As he tries to drink his coffee, he has two challenges. The heat of the coffee was painful to the temporary tooth, and the residual numbing of his mouth was causing him to drool the little bit of coffee he is able to actually get into his mouth.
He started telling me about his job, he was a camera operator. He told me about all of the things he had filmed. It was kind of interesting. He told me about his family and some of his hobbies. He talked for about 45 minutes about various things. I was only able to get a head-nod and the occasional “um hum” in. He really thought he was quite interesting.
He did ask me about my work, and as soon as I start talking I am interrupted by another story about him. I have to say, I knew this wasn’t a “match” when we first met. I do feel like I’m generally a pretty good judge of people….but for some reason I throw that out of the window when agreeing to meet people I’ve met online….oh well.
I tried to politely end the conversation. I was worried the Lee Press-On tooth was going to fall out. It seemed to be precariously holding on.
Before he began his next story, I looked at my phone, pretended to check a text message from a friend in need and told him I needed to go. He seemed a little shocked by my need to leave, but luckily a friend sent a real text to check in, so I had another “out” if needed. It was needed!
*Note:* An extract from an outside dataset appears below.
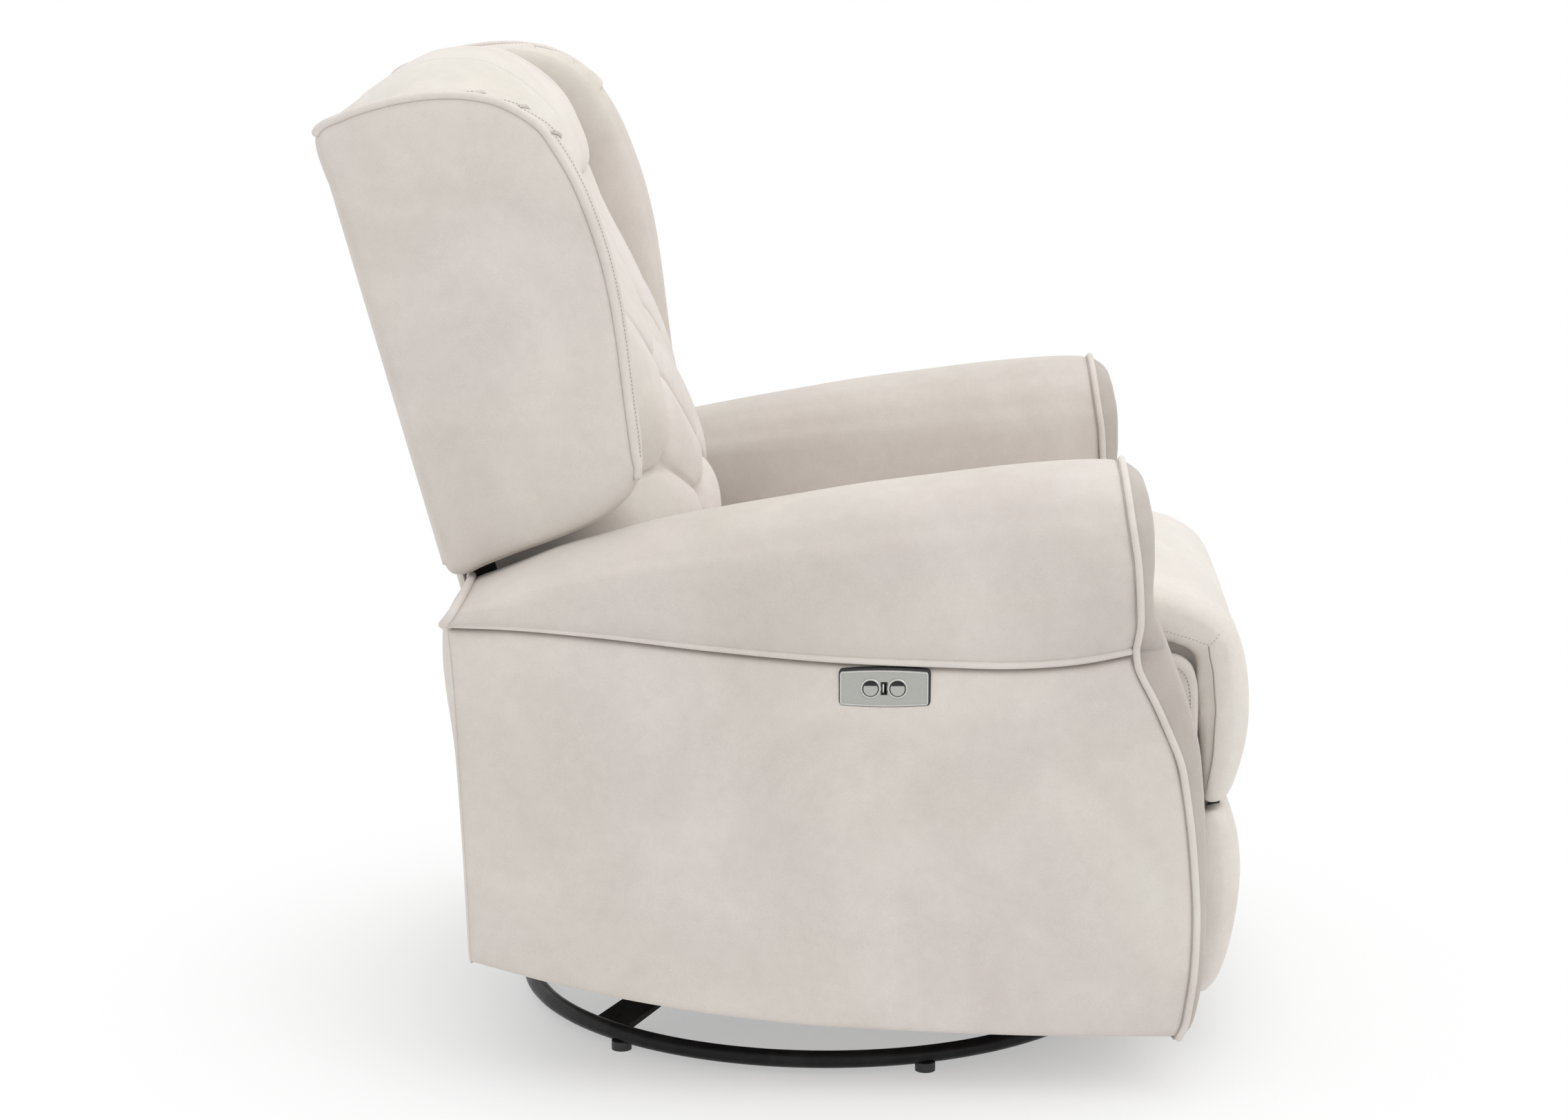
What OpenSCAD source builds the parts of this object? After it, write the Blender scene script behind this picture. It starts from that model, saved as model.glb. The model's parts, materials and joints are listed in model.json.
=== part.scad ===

He wanted to walk me to my car. I didn’t really want him to know what my vehicle looked like. I don’t know why I had this feeling, but I did…he just kind of creeped me out. I told him I had to go to the restroom and that I appreciated him buying me a cup of coffee…and that he shouldn’t wait on me. He seemed a little upset that I wouldn’t let him walk me out, but I thought all was good.
I hid out in the restroom for about 5 minutes. When I was walking out of the restroom, the Barista saw me and signaled for me to go back in, quick! Toothy was still there. I waited in the restroom for a few more minutes when a woman walked in. She had just arrived for her shift and the male Barista had told her to come get me and let me know that the coast was clear.
It’s good to have people who have your back!
I shared the story with the two Baristas. They thought he was creepy and didn’t want something to happen to me, especially something that started at their little coffee shop. Sure, they needed the press…but not the kind of press associated with an online date gone terribly, terribly wrong.
I thanked my fairy godbaristas for their help. I walked to my car with them watching me from the window, just in-case.
When I arrived home I had an email from Toothy. He LOVED spending time with me, thought I was BEAUTIFUL and interesting (although he knew nothing about me, since he talked about himself the whole time) and he couldn’t wait to see me again.
I emailed him back. I thanked him for the coffee and told him it was nice to meet him but that I didn’t see that it was a “match” for me. I wished him luck in his search. I was nice, polite and brief.
He email me back.
It was a long rant about all that was wrong with me and why I didn’t deserve him. I was no longer beautiful or someone he wanted to spend time with. ever. It was an email that, had I printed it out, would have been two pages long. Two pages that would have been good evidence as to why I was murdered that night.
Two pages of all of the things that I am not, and why HE is the one who is breaking this off. Um….we just had coffee Toothy….there was nothing to “break off”….but if it makes you feel better, and keeps you from hunting me down to kill me….then Yes…you broke up with me. I’m OK with that.
So…another one bites the dust. I guess that dust would be the only thing Toothy could bite…. with his Lee Press-on tooth. 🙂
p.s. Thanks to the fairy godbaristas for having my back! I’m happy to report I am still alive!